The random forest classifier is a learning-based method for classification and regression problems, and has been widely adopted in medical imaging applications [30]. A random forest comprises of multiple decision trees. At each internal node of a tree, a feature is chosen to split the incoming training samples to maximize the information gain. Specifically, let $u\in U\subset ℝ$ be an input feature vector, and $v\in U\subset ℝ$ be its corresponding target value for regression.

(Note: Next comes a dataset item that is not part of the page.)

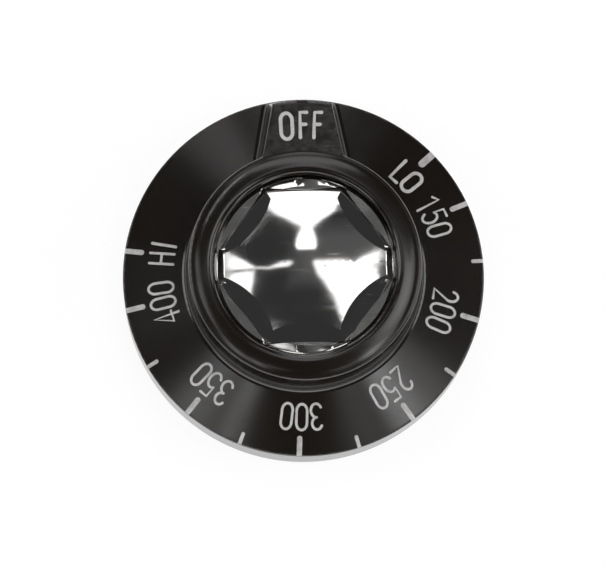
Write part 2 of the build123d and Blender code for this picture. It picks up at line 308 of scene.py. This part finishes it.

For a given internal node j and a set of samples $S_j\subset U\times V$ , the information gain achieved by choosing the k^th feature to split the samples in the regression problem is computed by:

$$I_j^k=H\left(S_j\right)-\frac{\left|S_{j,L}^k\right|}{\left|S_j\right|}H\left(S_{j,L}^k\right)-\frac{\left|S_{j,R}^k\right|}{\left|S_j\right|}H\left(S_{j,R}^k\right)$$ (2)

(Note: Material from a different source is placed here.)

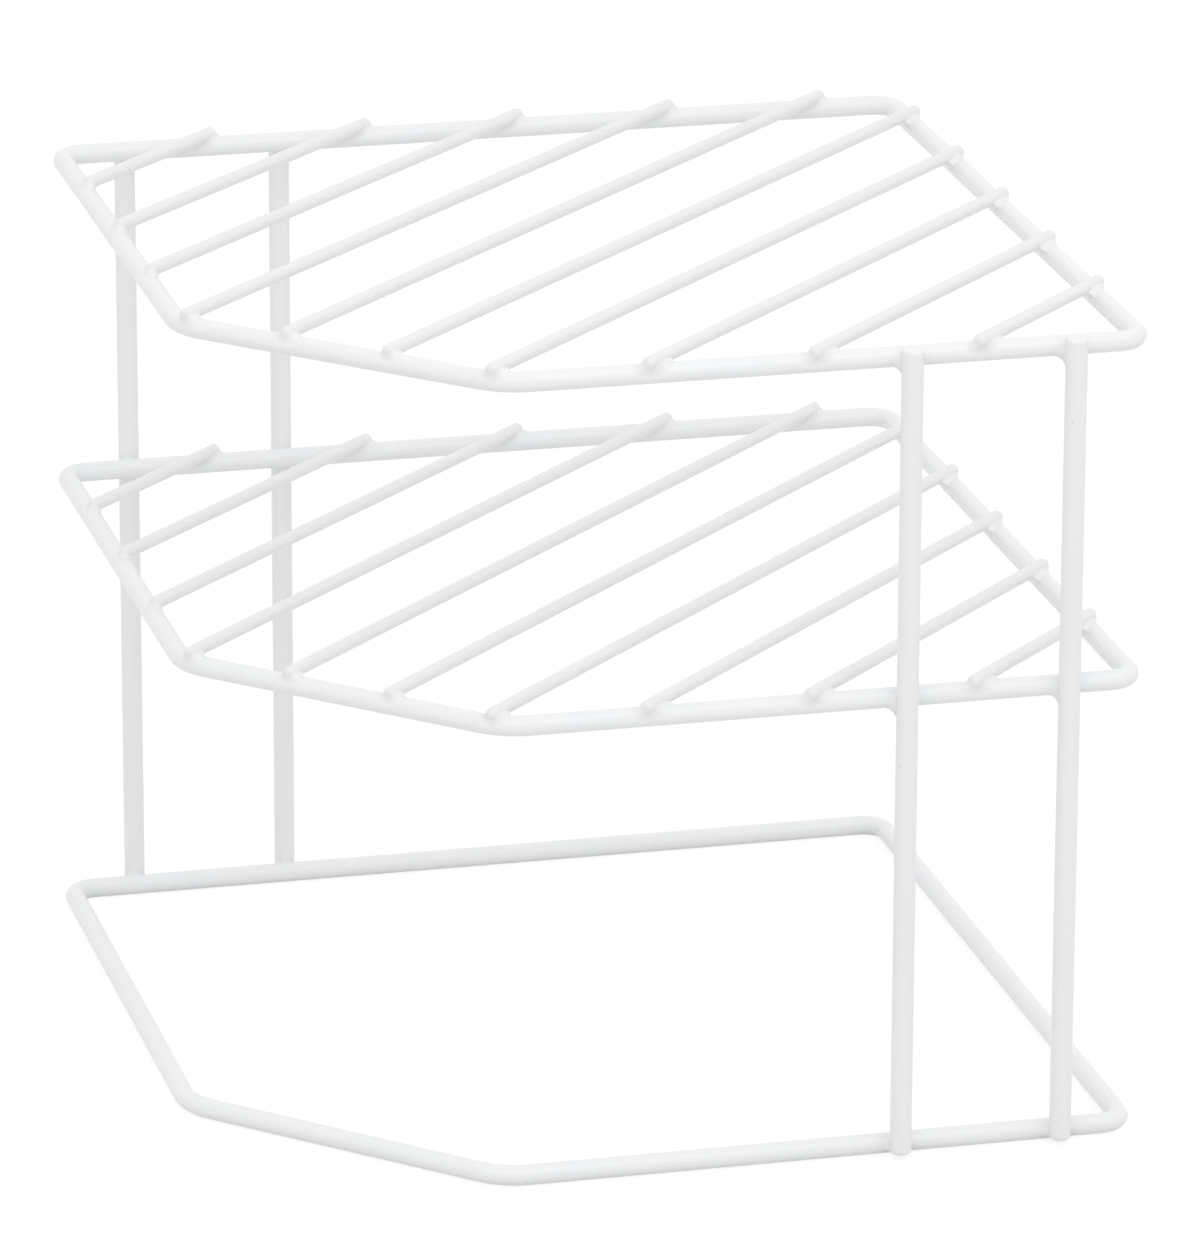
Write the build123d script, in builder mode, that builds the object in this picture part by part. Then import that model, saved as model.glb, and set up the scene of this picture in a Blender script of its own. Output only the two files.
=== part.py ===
from build123d import *
import os
from math import sqrt

# Three-tier corner rack of welded and coated steel wire.
# Each tier is a square loop with one corner cut off, bent from a heavy wire.
# Four uprights of a slightly thicker wire are welded to the outside of the loops, two at the back and two
# in front.
# The middle and the top loop carry ten thinner wires each, laid at 45 degrees, parallel to the line that
# runs from the cut corner to the wall corner.
# Millimetres, +Z up, origin on the table under the middle of the square, front side towards -Y.

# Plan of a loop, measured along the middle of its wire
side = 254.0
corner_cut = 74.0
square_bend = 7.0
cut_bend = 18.0

# Wire thicknesses over the coating
loop_wire = 5.7
post_wire = 6.1
cross_wire = 3.8

# Heights of the loops above the lowest one
middle_rise = 132.0
top_rise = 230.0

# Upright wires, the front pair a little higher: places along their side, from the nearest square corner
back_post_length = 233.6
front_post_length = 235.0
post_near = 20.5
post_far = 67.0
post_set_in = 0.8
front_foot_gap = 1.4
post_end_round = 1.2

# Cross wires: spacing, how deep the weld sinks them and how far they pass the middle of the loop's wire
wires_per_shelf = 10
wire_pitch = 32.9
wire_set_in = 1.1
wire_end_round = 1.4
past_left_side = 0.3
past_cut_side = 2.5
past_front_side = 3.6
past_wall_sides = 1.9

half = side / 2
bottom_level = loop_wire / 2
middle_level = bottom_level + middle_rise
top_level = bottom_level + top_rise
wire_lift = (loop_wire + cross_wire) / 2 - wire_set_in
post_offset = half + (loop_wire + post_wire) / 2 - post_set_in

# Corners in order: wall corner, back left, the two ends of the cut, front right
loop_corners = [
    (half, half),
    (-half, half),
    (-half, -half + corner_cut),
    (-half + corner_cut, -half),
    (half, -half),
]
loop_bends = [square_bend, square_bend, cut_bend, cut_bend, square_bend]


def bent_loop(level):
    """One closed loop of heavy wire with its five bends, lying flat at the given level."""
    with BuildPart() as loop:
        with BuildLine(Plane.XY.offset(level)) as middle_of_wire:
            FilletPolyline(*loop_corners, radius=loop_bends, close=True)
        start = middle_of_wire.wire()
        with BuildSketch(Plane(origin=start @ 0, z_dir=start % 0)):
            Circle(loop_wire / 2)
        sweep()
    return loop.part


def upright(x, y, foot, length, loops):
    """One straight post with rounded ends, hollowed where it is welded to each loop."""
    with BuildPart() as post:
        with BuildSketch(Plane.XY.offset(foot)):
            with Locations((x, y)):
                Circle(post_wire / 2)
        extrude(amount=length)
        fillet(post.edges().filter_by(GeomType.CIRCLE), radius=post_end_round)
        for loop in loops:
            add(loop, mode=Mode.SUBTRACT)
    return post.part


def wire_ends(offset):
    """Both ends of a cross wire in plan, for its distance from the line to the wall corner."""
    across = offset * sqrt(2)
    cut_reach = corner_cut / sqrt(2)
    if abs(offset) < cut_reach:
        x = (across - side + corner_cut) / 2
        passed = past_cut_side / sqrt(2)
        front = (x - passed, x - across - passed)
    elif offset < 0:
        front = (-half - past_left_side, -half - across - past_left_side)
    else:
        front = (-half + across - past_front_side, -half - past_front_side)
    reach = half + past_wall_sides
    back = (reach + min(across, 0), reach - max(across, 0))
    return front, back


def shelf_wire(offset, level, loop):
    """One cross wire with rounded ends, hollowed underneath where it is welded to its loop."""
    front, back = wire_ends(offset)
    height = level + wire_lift
    length = (back[0] - front[0]) * sqrt(2)
    with BuildPart() as wire:
        with BuildSketch(Plane(origin=(front[0], front[1], height), z_dir=(1, 1, 0))):
            Circle(cross_wire / 2)
        extrude(amount=length)
        fillet(wire.edges().filter_by(GeomType.CIRCLE), radius=wire_end_round)
        add(loop, mode=Mode.SUBTRACT)
    return wire.part


def save(piece, name):
    """Label a finished piece and write it as a file of the same name."""
    piece.label = name
    export_step(piece, f"parts/{name}.step")


os.makedirs("parts", exist_ok=True)

# The three bent loops
bottom_loop = bent_loop(bottom_level)
middle_loop = bent_loop(middle_level)
top_loop = bent_loop(top_level)
save(bottom_loop, "bottom_loop")
save(middle_loop, "middle_loop")
save(top_loop, "top_loop")

# The four uprights: the back pair stands by the left corner, the front pair by the right corner
all_loops = [bottom_loop, middle_loop, top_loop]
for x, name in ((-half + post_near, "back_left_post"), (-half + post_far, "back_inner_post")):
    save(upright(x, post_offset, 0, back_post_length, all_loops), name)
for x, name in ((half - post_far, "front_inner_post"), (half - post_near, "front_right_post")):
    save(upright(x, -post_offset, front_foot_gap, front_post_length, all_loops), name)

# The cross wires of the two shelves, numbered from the left
for number in range(wires_per_shelf):
    from_middle = (number - (wires_per_shelf - 1) / 2) * wire_pitch
    save(shelf_wire(from_middle, middle_level, middle_loop), f"middle_cross_wire_{number + 1:02d}")
    save(shelf_wire(from_middle, top_level, top_loop), f"top_cross_wire_{number + 1:02d}")
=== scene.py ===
import random
from math import cos, exp, pi, radians, sin, sqrt

import bpy
from mathutils import Matrix, Vector
from mathutils.bvhtree import BVHTree
from mathutils.interpolate import poly_3d_calc


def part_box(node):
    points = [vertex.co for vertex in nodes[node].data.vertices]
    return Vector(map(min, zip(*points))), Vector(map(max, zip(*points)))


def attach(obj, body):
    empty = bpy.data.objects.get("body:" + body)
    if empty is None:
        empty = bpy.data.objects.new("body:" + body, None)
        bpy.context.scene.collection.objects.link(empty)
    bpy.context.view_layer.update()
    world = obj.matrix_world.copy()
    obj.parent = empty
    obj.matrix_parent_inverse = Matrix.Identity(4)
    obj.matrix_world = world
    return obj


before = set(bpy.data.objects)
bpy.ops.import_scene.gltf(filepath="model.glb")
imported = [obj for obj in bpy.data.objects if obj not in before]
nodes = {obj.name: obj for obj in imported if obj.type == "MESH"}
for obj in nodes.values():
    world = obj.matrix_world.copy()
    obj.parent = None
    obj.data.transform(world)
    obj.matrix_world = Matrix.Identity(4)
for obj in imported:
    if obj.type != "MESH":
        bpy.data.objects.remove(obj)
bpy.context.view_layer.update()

# The three loops: heavy steel wire bent into a square with one corner cut off and closed end to end.
# The whole rack is dipped or powder coated after welding, so each wire wears a thick, satin, cool white skin
# that is a little uneven, with faint ripples, shinier and duller stretches and a few tiny specks.


class Tone:
    """A value in a material: arithmetic on it adds Math nodes, and add() makes any other node."""

    def __init__(self, tree, socket=None):
        self.tree, self.socket = tree, socket

    def add(self, kind, settings, values, output=0):
        node = self.tree.nodes.new("ShaderNode" + kind)
        for name, setting in settings.items():
            setattr(node, name, setting)
        for name, value in values.items():
            if isinstance(value, Tone):
                self.tree.links.new(value.socket, node.inputs[name])
            else:
                node.inputs[name].default_value = value
        return Tone(self.tree, node.outputs[output] if node.outputs else None)

    def beside(self, output):
        """Another output of the same node."""
        return Tone(self.tree, self.socket.node.outputs[output])

    def maths(self, operation, first, second):
        return self.add("Math", {"operation": operation}, {0: first, 1: second})

    def __add__(self, other):
        return self.maths("ADD", self, other)

    __radd__ = __add__

    def __mul__(self, other):
        return self.maths("MULTIPLY", self, other)

    __rmul__ = __mul__

    def __lt__(self, other):
        return self.maths("LESS_THAN", self, other)

    def __gt__(self, other):
        return self.maths("GREATER_THAN", self, other)


def clouds(place, wavelength, detail=2.0):
    """Soft random patches of about this size in metres, from 0 to 1."""
    return place.add("TexNoise", {}, {"Vector": place, "Scale": 1 / wavelength, "Detail": detail})


def blended(amount, first, second):
    """One colour fading into another."""
    return amount.add("Mix", {"data_type": "RGBA"}, {0: amount, 6: first, 7: second}, output=2)


def coating(name, cool, warm, dull=0.28, ripple=0.000015, speck_share=0.03):
    """The white skin over the steel: its two near-white tones, roughness, ripples and specks."""
    material = bpy.data.materials.new(name)
    material.use_nodes = True
    tree = material.node_tree
    tree.nodes.clear()
    place = Tone(tree).add("TexCoord", {}, {}, output="Object")
    patches = clouds(place, patch_size)
    tint = blended(patches, (*cool, 1), (*warm, 1))
    specks = place.add("TexVoronoi", {}, {"Vector": place, "Scale": 1 / speck_spacing}, output="Distance")
    chosen = place.add("TexWhiteNoise", {}, {"Vector": specks.beside("Position")}) > 1 - speck_share
    colour = blended((specks < speck_size) * chosen * speck_strength, tint, (*speck_tone, 1))
    gloss = clouds(place, gloss_patch_size) * gloss_range + dull
    waves = clouds(place, peel_size, plain) + clouds(place, ripple_size, plain) * ripple_share
    relief = place.add("Bump", {}, {"Strength": relief_strength, "Distance": ripple, "Height": waves})
    skin = place.add("BsdfPrincipled", {}, {
        "Base Color": colour, "Roughness": gloss, "Normal": relief, "IOR": coating_index})
    place.add("OutputMaterial", {}, {"Surface": skin})
    return material


def dress(names, material):
    """Gives CAD nodes their finish."""
    for name in names:
        nodes[name].data.materials.clear()
        nodes[name].data.materials.append(material)


patch_size = 0.045
gloss_patch_size = 0.012
gloss_range = 0.06
peel_size = 0.0016
ripple_size = 0.007
ripple_share = 2.5
plain = 1.0
relief_strength = 0.6
speck_spacing = 0.004
speck_size = 0.055
speck_strength = 0.5
speck_tone = (0.42, 0.40, 0.37)
coating_index = 1.5

loop_names = ["bottom_loop", "middle_loop", "top_loop"]
loop_coating = coating("loop_coating", cool=(0.84, 0.862, 0.888), warm=(0.87, 0.875, 0.875))
dress(loop_names, loop_coating)

# The four uprights: straight lengths of a slightly thicker wire, welded to the outside of the loops, two on
# the back side and two on the front. The same dip coats them and rounds over their cut ends.

post_names = ["back_left_post", "back_inner_post", "front_inner_post", "front_right_post"]
post_coating = coating("post_coating", cool=(0.85, 0.86, 0.88), warm=(0.87, 0.87, 0.865), speck_share=0.02)
dress(post_names, post_coating)

# The cross wires: ten thinner wires to a shelf, laid across the middle and the top loop and welded on top of
# them, their cut ends just past the loop. Being thin, they take the coating more evenly and look plainer.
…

$$H\left(S\right)=\frac{1}{\left|V\right|}\sum _v{\left(v-\overline{v}\right)}^2$$ (3)

$$\overline{v}=\frac{1}{\left|V\right|}\sum _{v}v$$ (4)

where L and R denote the left and right child nodes, $S_{j,L}^k=\left\{\left(u,v\right)\in S_j|u^k<{\theta }_j^k\right\}$, $S_{j,R}^k=S_j/S_{j,R}^k$, u^k is the k^th feature of feature vector u, ${\theta }_j^k$ is the splitting threshold chosen to maximize the information gain $I_j^k$ for the k^th feature u^k, and |•| is the cardinality of the set. H (S) denotes the variance of all target values in our regression problem. During the training stage, the splitting process is performed recursively until the information gain is not significant, or the number of training samples falling into one node is less than a pre-defined threshold. In the testing stage, to predict the CT image, the new given MR image follows the same sequence as learned during the training stage, to generate the final prediction.

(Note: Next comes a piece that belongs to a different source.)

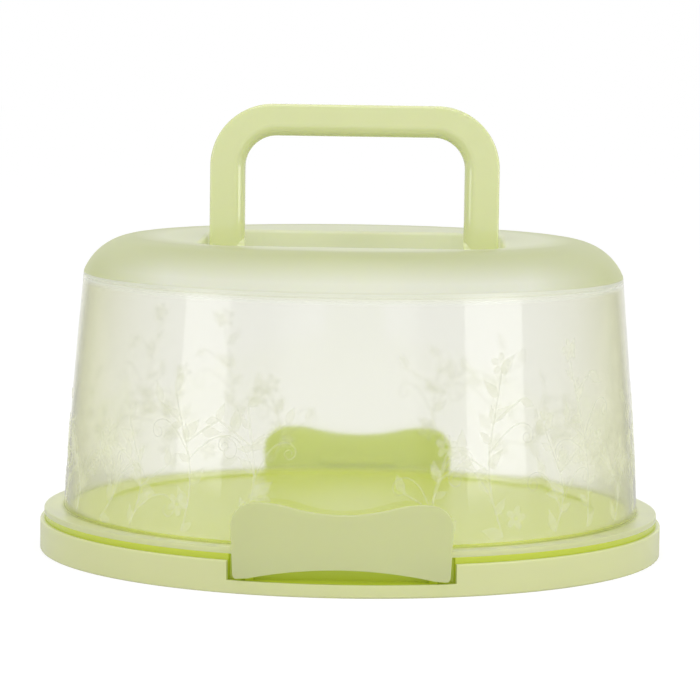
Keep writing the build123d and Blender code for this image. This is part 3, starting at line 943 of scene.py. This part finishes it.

3. EXPERIMENTS AND RESULTS

In order to test the proposed method, we applied our method to5 patients’ MR and CT data. All patients’ MR data were acquired using a Siemens MR scanner. Each 3D T1W MR data sets consisted of 256×256×147 voxels to cover the whole head and the voxel size was 1.0×1.0×1.0 mm³. All patients’ CT data were acquired using a Siemens CT scanner. Each 3D CT data sets consisted of 512×512×160 voxels to cover the whole head and the voxel size was 0.8×0.8×1.0 mm³. We performed leave-one-out cross-validation method to evaluate the proposed CT prediction algorithm. In other words, we used the 4 CT and MRI images as the training set and applied the proposed method to predict the remaining subject. Our pseudo CT were compared with the original CT images. In order to get a quantitative evaluation, we used peak signal-to-noise ratio (PSNR) [31] and feature similarity (FSIM) index [32]. Figure 1 shows an example of MR-based pseudo CT predicted by the proposed method. This pseudo CT is close to original CT images. Figure 2 shows the PSNR and FSIM between the pseudo and original CT for each patient. Overall the mean PSNR and FSIM were 27.27±1.00 and 0.77±0.03, which demonstrated the prediction accuracy of the proposed learning-based method.

Figure 1.

MR-based pseudo CT prediction results. Images from left to right are MRI, CT, pseudo CT and the difference between pseudo and original CT images.

Figure 2.

PSNR (a) and FSIM (b) between the pseudo and original CT for each patient.

4. CONCLUSION

In this paper, we propose a novel learning-based approach to predict a pseudo CT image from a MR image based on a random forest regression with a patch-based anatomical signature to effectively capture the relationship between the CT and MR images. We have demonstrated that the proposed method is capable of reliably predicting the CT image from the MR image. This pseudo CT prediction technique could be a useful tool for MRI-based radiation treatment planning and attenuation correction in PET/MRI scanner.